The casting of the two leads is spot on, with both Carell and Stone bearing a strong resemblance to their counterparts. Carell is perfectly cast here and revels in the role. He brings a wonderful sense of bravado and humour to his portrayal of the larger than life character of Riggs, playing him as something of an egotistical clown still living on past glories. But he is a colourful and interesting and nuanced character, and Carell makes him likeable enough despite his casual air of misogyny. Wearing King’s trade mark steel rimmed glasses and shaggy black hair style, Stone is almost unrecognisable here as she completely inhabits the character. She is strong as the quietly determined, optimistic King who is trying to change the world, but she somehow comes across as a less interesting character than Riggs. Although outwardly confident, Stone brings a hint of vulnerability to her performance in those scenes that explore her tentative sexual awakening.
Riseborough brings a hint of naivety and innocence to her performance as Bartlett. There is a good chemistry between her and Stone that elevates their scenes together. However, the romance between King and Bartlett does slow the film down unnecessarily, and the pacing is a little uneven. Pullman brings a smug and smarmy quality to his performance as the intimidating and small-minded Kramer, whose attitude towards female players is nastier and unbending.

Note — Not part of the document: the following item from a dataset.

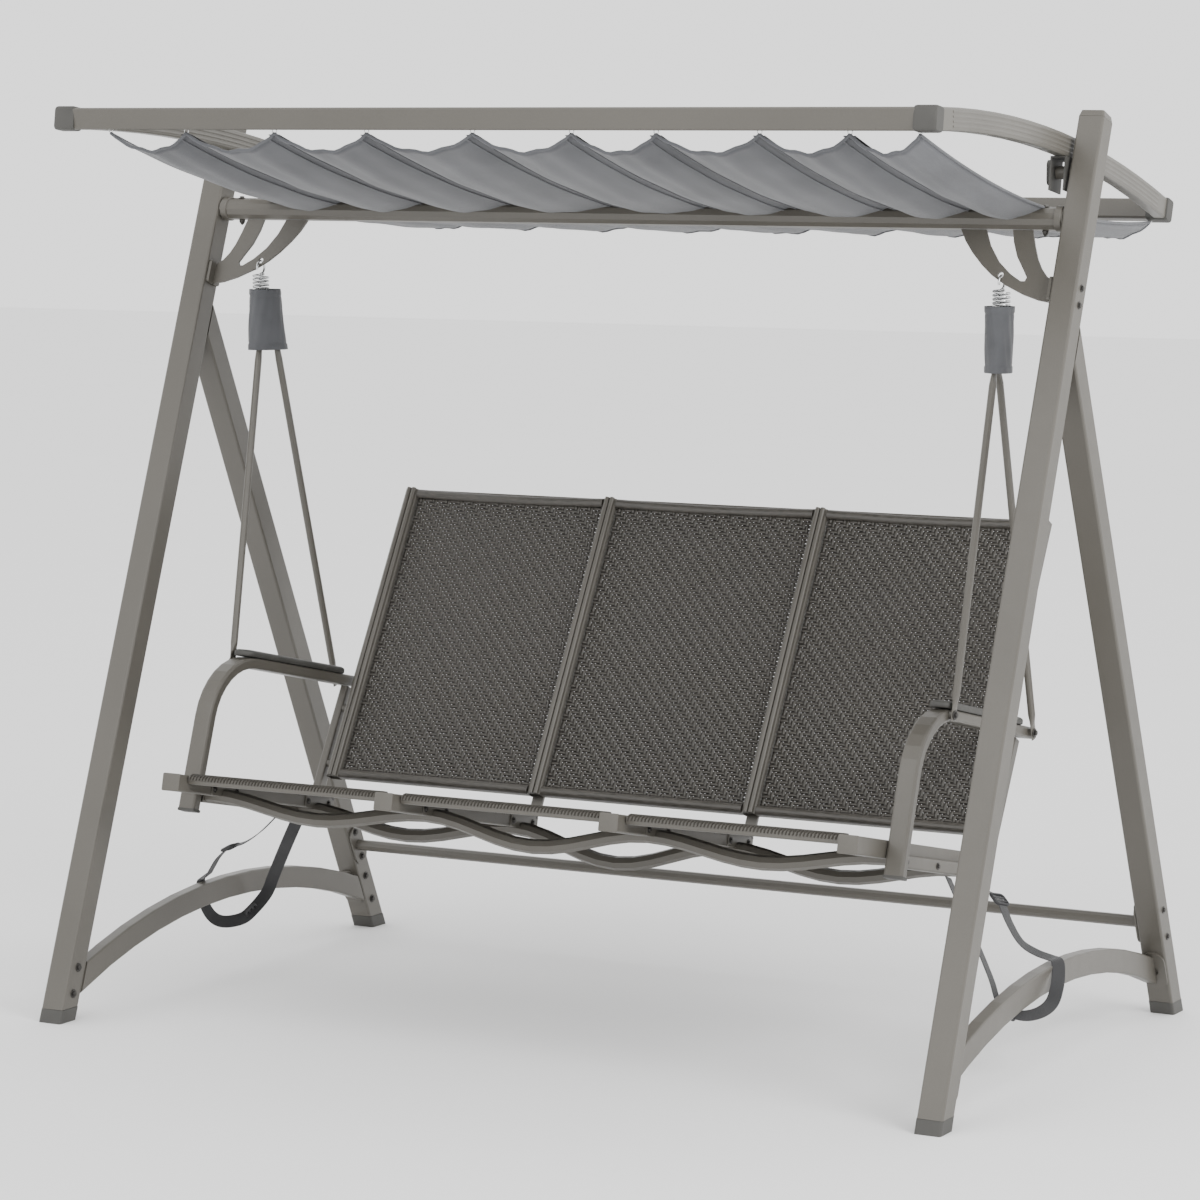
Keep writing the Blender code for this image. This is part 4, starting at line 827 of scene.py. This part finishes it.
# %% Springs
def make_spring(label):
    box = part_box(f"{label}_spring")
    x, y = (box[0].x + box[1].x) / 2, (box[0].y + box[1].y) / 2
    wire, coil, hook, turns, pitch = 0.00225, 0.0148, 0.0125, 10, 0.0071
    top = box[1].z - wire - 2 * hook
    path = []
    for k in range(25):
        a = math.radians(-110 + 290 * k / 24)
        path.append(Vector((x, y + hook * math.sin(a), top + hook + hook * math.cos(a))))
    steps = 24
    for k in range(1, turns * steps):
        a = 2 * math.pi * k / steps
        reach = coil * min(1.0, k / 10, (turns * steps - k) / 10)
        path.append(Vector((x + reach * math.cos(a), y + reach * math.sin(a), top - pitch * k / steps)))
    low = top - turns * pitch - hook
    for k in range(25):
        a = math.radians(290 * k / 24)
        path.append(Vector((x + hook * math.sin(a), y, low + hook * math.cos(a))))
    spring = Form()
    spring.sweep(path, oval(2 * wire, 2 * wire, 10), (1, 0, 0))
    made = spring.make(f"{label}_coil", ZINC, smooth=80)
    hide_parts(f"{label}_spring")
    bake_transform(made)


for label, side in SIDES:
    make_sleeve(label, side)
    make_spring(label)


# %% [markdown]
# Small hardware sells the scale: plugs in the tube ends, caps on the canopy's corners, collars where the
# beam meets the legs, and screws wherever two members join. Screws are turned profiles, six-sided
# for a hexagon head and many-sided for a washer, and all the screws on one body are one mesh.

# %% Screws
def screw(form, place, axis, size=0.0055):
    """A washer and a hexagon head standing on a face."""
    form.turn(place, axis, [(size * 1.55, -0.0004), (size * 1.6, 0.0004), (size * 1.5, 0.0012)], 20)
    head = [(size, 0.0010), (size, size * 0.72), (size * 0.86, size * 0.92), (size * 0.3, size * 0.96)]
    form.turn(place, axis, head, 6)


def nut(form, place, axis, size=0.0055):
    """A dome nut with the screw's end under it."""
    shares = ((1.0, 0.0), (1.0, 0.7), (0.7, 1.2), (0.3, 1.7), (0.05, 1.8))
    form.turn(place, axis, [(size * reach, size * height) for reach, height in shares], 12)


LEAN = math.tan(math.radians(0.53))
LEG_WIDTH = 0.050
FOOT_MIDDLE = (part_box("right_front_foot")[0].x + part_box("right_front_foot")[1].x) / 2
REAR_FOOT_Y = 0.5423
FRONT_FOOT_Y = -0.5430


def leg_line(rear, height):
    """Depth of a leg's centre line at a height."""
    if rear:
        return REAR_FOOT_Y - height * math.tan(math.radians(23.7))
    return FRONT_FOOT_Y + height * math.tan(math.radians(19.85))


def leg_face(height, outer=False):
    reach = LEG_WIDTH / 2 if outer else -LEG_WIDTH / 2
    return FOOT_MIDDLE + LEAN * height + reach


def make_frame_screws():
    screws = Form()
    for _, side in SIDES:
        inward, outward = Vector((-side, 0, 0)), Vector((side, 0, 0))
        for height in (0.164, 0.220):
            y = leg_line(True, height)
            screw(screws, (side * (leg_face(height) - 0.0048), y, height), inward)
            screw(screws, (side * leg_face(height, True), y, height), outward, 0.0045)
        for rear, heights in ((True, (0.064, 0.118)), (False, (0.052, 0.100))):
            for height in heights:
                screw(screws, (side * leg_face(height), leg_line(rear, height), height), inward)
        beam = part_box("top_beam")
        beam_y, beam_top, beam_low = (beam[0].y + beam[1].y) / 2, beam[1].z, beam[0].z
        screw(screws, (side * 0.873, beam_y, beam_top - 0.0005), (0, 0, 1), 0.0045)
        nut(screws, (side * 0.873, beam_y, beam_low + 0.0005), (0, 0, -1), 0.006)
        for height in (1.395, 1.425):
            y = leg_line(False, height)
            screw(screws, (side * leg_face(height, True), y, height), outward, 0.0045)
    screws.make("frame_screws", DARK_STEEL, "frame")


def make_seat_screws():
    screws = Form()
    for label, side in SIDES:
        outward = Vector((side, 0, 0))
        for word in ("front", "rear"):
            place = SEAT @ Vector((0, 0.245 if word == "front" else 0.614, 0.2365))
            foot_x = side * (abs(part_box(f"{label}_arm_pad")[1 if side > 0 else 0].x) + 0.0073)
            screw(screws, (foot_x, place.y, place.z), outward, 0.0055)
        for u in (0.165, 0.300, 0.430):
            place = SEAT @ Vector((0, u, -0.0345))
            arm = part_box(f"{label}_arm_base")
            face = arm[1].x if side > 0 else arm[0].x
            screw(screws, (face, place.y, place.z), outward, 0.0042)
    for x in RAILS:
        for u in (0.112, 0.186, 0.436, 0.510):
            for sign in (-1, 1):
                place = SEAT @ Vector((x + sign * (RAIL_WIDTH / 2 + 0.0026), u, -0.020))
                if abs(place.x) < 0.72:
                    screw(screws, place, (sign, 0, 0), 0.0042)
    screws.make("seat_screws", DARK_STEEL, "seat")


make_frame_screws()
make_seat_screws()


# %% Brackets, plugs, caps and collars
def block(form, centre, size, matrix, corner=0.003, bulge=0.94):
    """A rounded block, its two ends drawn in a little, in a given frame; it runs along x."""
    width, depth, height = size
    path, scales = [], []
    end = bulge - 0.06
    for t, scale in ((0, end), (0.04, bulge), (0.12, 1.0), (0.88, 1.0), (0.96, bulge), (1, end)):
        path.append(matrix @ Vector((centre[0] + width * (t - 0.5), centre[1], centre[2])))
        scales.append(scale)
    form.sweep(path, rounded(depth, height, corner), matrix.to_3x3() @ Vector((0, 0, 1)), scales)


def make_seat_brackets():
    plates = Form()
    for x in RAILS:
        for u in (0.1495, 0.473):
            for sign in (-1, 1):
                centre = x + sign * (RAIL_WIDTH / 2 + 0.0013)
                if abs(centre) < 0.72:
                    block(plates, (centre, u, -0.0195), (0.0024, 0.092, 0.024), SEAT, 0.004, 0.99)
    plates.make("seat_rail_brackets", POWDER, "seat")


def make_plugs():
    plugs = Form()
    quarter = Matrix.Rotation(math.pi / 2, 4, "Z")
    for x in RAILS:
        size = (0.005, RAIL_WIDTH + 0.001, RAIL_DEPTH + 0.001)
        block(plugs, (-0.0015, -x, -RAIL_DEPTH / 2), size, SEAT @ quarter)
    plugs.make("seat_rail_plugs", POWDER, "seat")
    feet = Form()
    for label, _ in SIDES:
        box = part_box(f"{label}_arm")
        place = Vector(((box[0].x + box[1].x) / 2, 0.1202, -0.0645))
        down = Matrix.Rotation(math.pi / 2, 4, "Y")
        lean = SEAT @ Matrix.Translation(place) @ Matrix.Rotation(math.radians(-6), 4, "X") @ down
        block(feet, (0, 0, 0), (0.006, 0.0235, 0.0395), lean)
    feet.make("arm_plugs", PLASTIC, "seat")


def make_canopy_caps():
    caps = Form()
    for _, side in SIDES:
        for box, tilt in ((front_box, 1.0), (rear_box, -9.0)):
            edge = box[1].x
            centre = (side * (edge - 0.0190), (box[0].y + box[1].y) / 2, (box[0].z + box[1].z) / 2)
            turn = Matrix.Translation(centre) @ Matrix.Rotation(math.radians(tilt - 8.5), 4, "X")
            block(caps, (0, 0, 0), (0.0440, 0.0300, 0.0450), turn, 0.006, 0.97)
    caps.make("canopy_corner_caps", PLASTIC, "canopy")


def make_collars():
    collars = Form()
    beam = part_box("top_beam")
    radius = (beam[1].z - beam[0].z) / 2
    y, z = (beam[0].y + beam[1].y) / 2, (beam[0].z + beam[1].z) / 2
    for _, side in SIDES:
        inner = beam[1].x
        inner_edge, outer_edge = radius + 0.0004, radius + 0.0022
        profile = [(inner_edge, 0.0), (outer_edge, 0.0012), (outer_edge, 0.013), (inner_edge, 0.0145)]
        collars.turn((side * (inner - 0.0165), y, z), (side, 0, 0), profile, 40)
    collars.make("beam_collars", POWDER, "frame")


make_seat_brackets()
make_plugs()
make_canopy_caps()
make_collars()

# %% [markdown]
# The armrests carry a soft-cornered plastic pad. Its ends are round in plan and its top is slightly
# crowned, so the outline is drawn from above and lifted in five levels that draw in towards the top.

# %% Arm pads
PAD_LENGTH, PAD_WIDTH, PAD_THICKNESS, PAD_MIDDLE = 0.357, 0.044, 0.013, 0.4065


def make_pad(label):
    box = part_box(f"{label}_arm_pad")
    x = (box[0].x + box[1].x) / 2
    base = 0.2365 + 0.011 + 0.0003
    pad = Form()
    rings = []
    levels = ((0.0, 0.0016), (0.0014, 0.0), (0.0080, 0.0), (0.0108, 0.0016), (PAD_THICKNESS, 0.0060))
    for level, shrink in levels:
        outline = rounded(PAD_LENGTH - 2 * shrink, PAD_WIDTH - 2 * shrink, PAD_WIDTH / 2 - shrink - 0.002, 8)
        rings.append([SEAT @ Vector((x - b, PAD_MIDDLE + a, base + level)) for a, b in reversed(outline)])
    pad.add(rings)
    made = pad.make(f"{label}_rest_pad", PLASTIC, "seat", smooth=50)
    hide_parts(f"{label}_arm_pad")


for label, _ in SIDES:
    make_pad(label)


# %% [markdown]
# The rails at the canopy's sides are a pressed profile: three shallow grooves run along their
# outer face. Swept ribs between the grooves catch the light better than a bump would.

# %% Side rail ribs
def rail_line(count):
    """Places along the middle of a side rail, from the arc through its own box."""
    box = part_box("right_canopy_rail")
    front = Vector((0, -0.520, 1.7176))
    rear = Vector((0, 0.531, 1.5606))
    rise = 0.044
    length = (rear - front).length
    radius = (length ** 2 / 4 + rise ** 2) / (2 * rise)
    ahead = (rear - front).normalized()
    up = Vector((0, -ahead.z, ahead.y))
    centre = (front + rear) / 2 + up * (rise - radius)
    spread = math.asin(length / 2 / radius) - 0.018
    line = []
    for k in range(count + 1):
        a = -spread + 2 * spread * k / count
        outward = up * math.cos(a) + ahead * math.sin(a)
        line.append((centre + radius * outward, outward))
    return line, box


def make_ribs():
    ribs = Form()
    line, box = rail_line(40)
    for _, side in SIDES:
        for face in (box[0].x, box[1].x):
            for height in (-0.0125, -0.0042, 0.0042, 0.0125):
                path = [Vector((side * face, p.y, p.z)) + up * height for p, up in line]
                ribs.sweep(path, oval(0.0050, 0.0016, 8), (1, 0, 0))
    ribs.make("canopy_rail_ribs", LIT_GROOVED, "canopy")


make_ribs()

# %% [markdown]
# The solids that still show take their finish from what they are made of: powder coat on steel
# members, plastic on feet, saddles and knobs, zinc on the yokes. Smooth shading is limited by
# angle, so round tubes look round and folded edges stay crisp.

# %% Finishes on the solids
FINISH_OF_SLOT = {
    "painted_frame": POWDER, "dark_plastic": PLASTIC, "zinc_steel": ZINC,
    "woven_strand": CROSS_STRAND, "canopy_fabric": CLOTH, "strap_webbing": WEBBING,
}
SLOTS = {part["node"]: part["material_slot"] for part in frame["record"]["subparts"]}


def dress(name, node):
    material = FINISH_OF_SLOT[SLOTS[name]]
    # The canopy's side rails take the lighter copy of the coat, which is painted light.
    if name.endswith("canopy_rail"):
        material = LIT_GROOVED
    node.data.materials.clear()
    node.data.materials.append(material)
    node.data.polygons.foreach_set("use_smooth", [True] * len(node.data.polygons))
    node.data.set_sharp_from_angle(angle=math.radians(32))


for name, node in frame["nodes"].items():
    dress(name, node)
print("dressed", len(frame["nodes"]), "solids")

Rounding out the supporting cast are strong turns from Sarah Silverman (Wreck-it Ralph, etc), who is good as powerful female tennis promoter Gladys Heldman, and Alan Cummings, who brings a hint of flair and flamboyance to his performance as former player turned fashion designer Ted Tinling, whose colourful designs also shook up the conservative tennis establishment.
You don’t have to be a tennis fan to enjoy this entertaining character driven sports biopic. Battle Of The Sexes deals with some big themes and boasts some winning performances, but it somehow seems a little long and it also serves up many of the usual cliches of the genre.